The Dow Jones line (−1.38 → 1.94) and the Russell 2000 line (1.89 → 2.89) show what happens when an out-of-sample regime is one the prior model wasn't tuned for. The Nasdaq-100 line is the visible cost of giving up quarterly specialization. We're not arguing around it.

What we expect customers to care about, six months from now, is not any single Sharpe in that table. It's whether the live numbers look like the backtest numbers.

The cross-asset test

The strongest test of "built to generalize" isn't how the model does on the indices it was developed alongside. It's how it does on instruments it wasn't tuned for at all.

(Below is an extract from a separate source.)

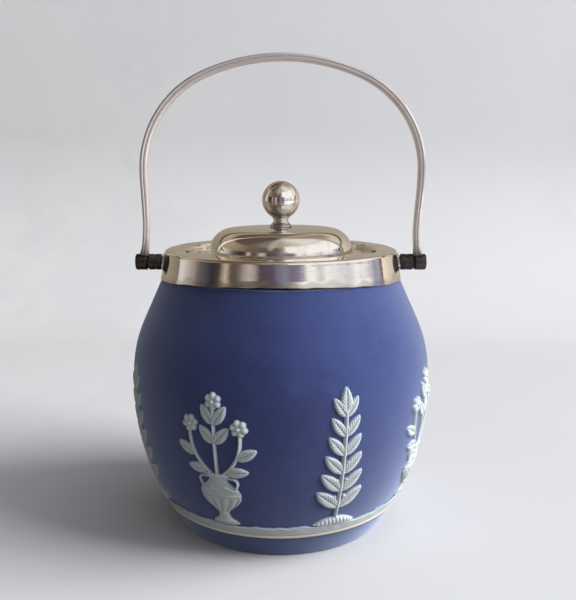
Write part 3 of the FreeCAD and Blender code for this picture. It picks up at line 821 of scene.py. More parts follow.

The Gold and Silver signals we released in April were trained with the same architecture. The architecture wasn't tuned to commodity microstructure; the same training process that produced the equity-index signals produced these. How they perform out-of-sample over the coming months is the most direct test of whether the approach generalizes.

Seed stability

A reproducible training process should land in the same place each time it's run. The prior approach didn't always: a sweep of seed-equivalent runs — same data, same architecture, only the random seed changed — could produce instances with materially different Sharpe ratios. v0.5.0 tightens that. Retraining with different seeds now produces instances whose Sharpe ratios cluster closely together. The model in production isn't a lucky pick from a noisy distribution; it's representative of any sibling instance trained the same way.

Cadence

One operational note worth surfacing. We ran the same v0.5.0 model at 1-minute, 5-minute, and 10-minute trading cadences across all four equity-index signals. Sharpes came in within roughly 0.05 of each other. The signal isn't a high-frequency artifact that decays if you don't trade every minute — customers can pick a cadence that fits their operations and their cost structure.

What's next

v0.5.0 is the current state of Pythia, not the end state. A few research directions we're actively working on for the next releases:

Reinforcement-learning confidence and sizing. Today the signal is UP / STABLE / DOWN. We're moving to a continuous score from −10 to +10 that captures both direction and confidence, trained via reinforcement learning on full-session P&L. The existing categorical interface keeps working via simple thresholds.
Overnight and pre-market data as input. Today the model only sees the regular session. Extending the inputs to overnight and pre-market hours lets it pick up on what's happening before the open.
Cross-LOB inputs. Predictions for each instrument currently use only that instrument's order book. We're working on letting the model consume multiple order books simultaneously — e.g. feeding S&P 500, Nasdaq-100, Russell 2000, and Dow Jones order books together when predicting any one of them, to capture cross-instrument microstructure.

Each of these is an open research question, not a feature on a roadmap. We'll publish what we find.